- Native name: Виктор Иванович Иванков
- Born: 26 July 1924 Antonovo, Chuchkovsky District, Ryazan Oblast, Russian SFSR, Soviet Union
- Died: 13 June 2021 (aged 96) Moscow, Russia
- Allegiance: Soviet Union Russia
- Service years: 1942–1992
- Rank: Lieutenant General
- Awards: Order of the Patriotic War First Class Two Orders of the Red Banner of Labour Order of Friendship of Peoples Order "For Service to the Homeland in the Armed Forces of the USSR" Third Class

= Viktor Ivankov =

Russian military officer (1924–2021)

Viktor Ivanovich Ivankov (Виктор Иванович Иванков; 26 July 1924 – 13 June 2021) was an officer of the Soviet military who held a number of posts, reaching the rank of lieutenant general.

==Career==
Ivankov was born in the village of Antonovo, Chuchkovsky District, Ryazan Oblast, in what was then the Russian Soviet Federal Socialist Republic, in the Soviet Union. With the Axis invasion of the Soviet Union in 1941, he was soon pressed into service. He joined the Red Army in 1942, seeing action on the Leningrad Front as part of the Baltic Fleet in the Kronstadt defensive region, as part of the Observation and Communication Service. He went on to see action in the operations around the Oranienbaum Bridgehead.

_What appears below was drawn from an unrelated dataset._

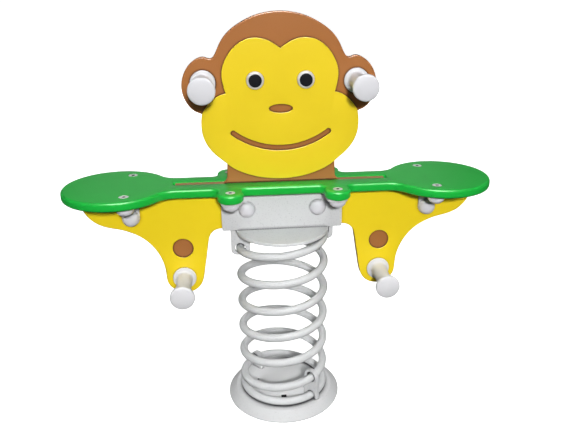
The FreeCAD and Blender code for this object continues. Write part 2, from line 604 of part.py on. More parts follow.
pts = []
a = TOP_END_AZ
step = 12.0
n = int(round((TOP_END_AZ - BOTTOM_END_AZ) / step))
for i in range(n + 1):
    a = BOTTOM_END_AZ + (TOP_END_AZ - BOTTOM_END_AZ) * i / n
    t = math.radians(a)
    pts.append(V(COIL_R * math.cos(t), COIL_R * math.sin(t), wire_z(a)))
c = Part.BSplineCurve()
c.interpolate(pts)
path = Part.Wire([c.toShape()])
d0 = c.tangent(c.FirstParameter)[0]
prof = Part.Wire([Part.Circle(pts[0], d0, WIRE_R).toShape()])
coil = path.makePipeShell([prof], True, True)
coil = coil if coil.Solids else Part.Solid(coil)
save("coil_spring", coil)


def arch(az, r0, r1, top, hole_r, hole_z, notch):
    """Upright plate standing on the base's flat top, round-headed, bored for the wire."""
    t = LOW_CLAMP_T
    rad = (r1 - r0) / 2
    zc = top - rad
    es = [line((r0, SHELF_Z), (r1, SHELF_Z), -t / 2), line((r1, SHELF_Z), (r1, zc), -t / 2),
          arc3((r1, zc), ((r0 + r1) / 2, top), (r0, zc), -t / 2), line((r0, zc), (r0, SHELF_Z), -t / 2)]
    s = Part.Face(Part.Wire(es)).extrude(V(0, t, 0))
    cuts = [cyl_y(hole_r, hole_z, 11.8, -20, 20)]
    if notch:
        cuts += [cyl_y(COIL_R, BOTTOM_FLAT_Z, 9.6, -20, 20), Part.makeBox(19.2, 40, 20, V(COIL_R - 9.6, -20, BOTTOM_FLAT_Z - 20))]
    return turned(one(s.cut(cuts)), az)


z1 = wire_z(-49.0 - 1800.0)
save("lower_clamp_front", arch(-49, 70.0, 106.5, 91.0, COIL_R - 1.0, z1, True))
z2 = wire_z(131.0 - 2160.0)
save("lower_clamp_rear", arch(131, 71.5, 104.5, 61.0, COIL_R - 1.0, z2, False))

# ---------------------------------------------------------------------- base
# low hat with a closed flat top, a floor plate inside it and nuts welded over the anchor holes
cone = revolve([(BASE_R, 0), (BASE_R, 1.5), (SHELF_R + 1.0, SHELF_Z), (0, SHELF_Z), (0, SHELF_Z - SHELL),
                (SHELF_R - 1.5, SHELF_Z - SHELL), (BASE_R - 5.5, 0)])
cone = fillet(cone, (3.0, 2.0), lambda e: abs(e.BoundBox.ZMin - SHELF_Z) < 1e-3 and abs(e.BoundBox.ZMax - SHELF_Z) < 1e-3
              and e.BoundBox.XMax > SHELF_R)
cone = cone.cut([Part.makeBox(DRAIN_W, DRAIN_L, 20.0, V(DRAIN_X - DRAIN_W / 2, DRAIN_Y - DRAIN_L / 2, 10.0)),
                 cyl_z(-59.8, 11.0, 2.2, 10, 30)])
save("base_cone", cone)
anchors = [(ANCHOR_PCD / 2 * math.cos(math.radians(45 + 90 * i)), ANCHOR_PCD / 2 * math.sin(math.radians(45 + 90 * i))) for i in range(4)]
floor = cyl_z(0, 0, FLOOR_R, 0, FLOOR_T).cut([cyl_z(x, y, ANCHOR_R, -1, 10) for x, y in anchors])
save("base_plate", floor)
wnut = hexagon(ANCHOR_NUT_AF, ANCHOR_NUT_T).cut(cyl_z(0, 0, 6.2, -1, ANCHOR_NUT_T + 1))
save("anchor_nuts", [place(wnut, (x, y, FLOOR_T), (0, 0, 1)) for x, y in anchors])
print("wire z: left clamp %.1f right clamp %.1f lower front %.1f lower rear %.1f" % (zl, zr, z1, z2))
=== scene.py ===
import math

import bpy
import numpy as np
from mathutils import Matrix, Vector
from mathutils.geometry import delaunay_2d_cdt


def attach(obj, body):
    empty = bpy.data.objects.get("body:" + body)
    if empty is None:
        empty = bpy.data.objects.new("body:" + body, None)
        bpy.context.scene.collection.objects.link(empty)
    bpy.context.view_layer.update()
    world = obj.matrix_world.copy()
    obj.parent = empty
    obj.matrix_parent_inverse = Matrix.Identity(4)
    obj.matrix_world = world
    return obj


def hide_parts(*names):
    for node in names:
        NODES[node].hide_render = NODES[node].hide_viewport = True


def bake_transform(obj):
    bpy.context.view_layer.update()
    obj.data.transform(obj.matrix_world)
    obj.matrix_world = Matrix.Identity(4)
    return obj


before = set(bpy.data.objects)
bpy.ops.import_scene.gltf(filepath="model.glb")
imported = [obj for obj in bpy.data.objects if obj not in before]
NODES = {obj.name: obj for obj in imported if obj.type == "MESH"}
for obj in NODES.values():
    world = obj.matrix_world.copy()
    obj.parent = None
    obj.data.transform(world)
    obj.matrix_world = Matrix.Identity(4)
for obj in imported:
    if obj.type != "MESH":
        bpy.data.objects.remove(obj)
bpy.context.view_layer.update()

MM = 0.001


# ---------------------------------------------------------------- curves
def spline(P, step=2.0):
    """Natural cubic through the points, sampled about every step mm."""
    P = np.array(P, float)
    t = np.concatenate([[0], np.cumsum(np.linalg.norm(np.diff(P, axis=0), axis=1))])
    n = len(P)
    h = np.diff(t)
    A = np.zeros((n, n))
    B = np.zeros((n, 2))
    A[0, 0] = A[-1, -1] = 1
    for i in range(1, n - 1):
        A[i, i - 1], A[i, i], A[i, i + 1] = h[i - 1], 2 * (h[i - 1] + h[i]), h[i]
        B[i] = 6 * ((P[i + 1] - P[i]) / h[i] - (P[i] - P[i - 1]) / h[i - 1])
    M = np.linalg.solve(A, B)
    m = max(2, int(round(t[-1] / step)))
    s = np.linspace(0, t[-1], m + 1)
    k = np.clip(np.searchsorted(t, s, side="right") - 1, 0, n - 2)
    a = ((t[k + 1] - s) / h[k])[:, None]
    b = ((s - t[k]) / h[k])[:, None]
    hk = h[k][:, None]
    return a * P[k] + b * P[k + 1] + ((a ** 3 - a) * M[k] + (b ** 3 - b) * M[k + 1]) * hk ** 2 / 6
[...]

Ivankov remained in the armed forces after the war, and in 1950 graduated from the Higher Naval Engineering and Technical School and was sent to serve with the Pacific Fleet. His first post was as a platoon commander, but over time he rose to the position of head of the Dalvoenmorstroy naval construction department. In 1970 he became first deputy head of the Main Military Construction Directorate of the Soviet Ministry of Defence. This was followed with his appointment in 1971 as deputy head of State Expertise of the Ministry of Defence, and head of inspection for capital construction. He held this post until 1974, when he became head of the State Expertise and Inspection at the ministry. In 1977 he became deputy chief of construction and personnel, a position he held for the next fifteen years. He had been promoted to engineer major general on 6 May 1972, and then engineer lieutenant general on 13 February 1976. On 26 April 1984 this rank became lieutenant general. He retired in 1992 with the rank of lieutenant general.

Over his career Ivankov received the Order of the Patriotic War First Class, two Orders of the Red Banner of Labour, the Order of Friendship of Peoples and the Order "For Service to the Homeland in the Armed Forces of the USSR" Third Class. He also received the title of Honoured builder of the RSFSR, and was a laureate of the Prize of the Soviet Council of Ministers.

Ivankov died in Moscow on 13 June 2021, at the age of 96.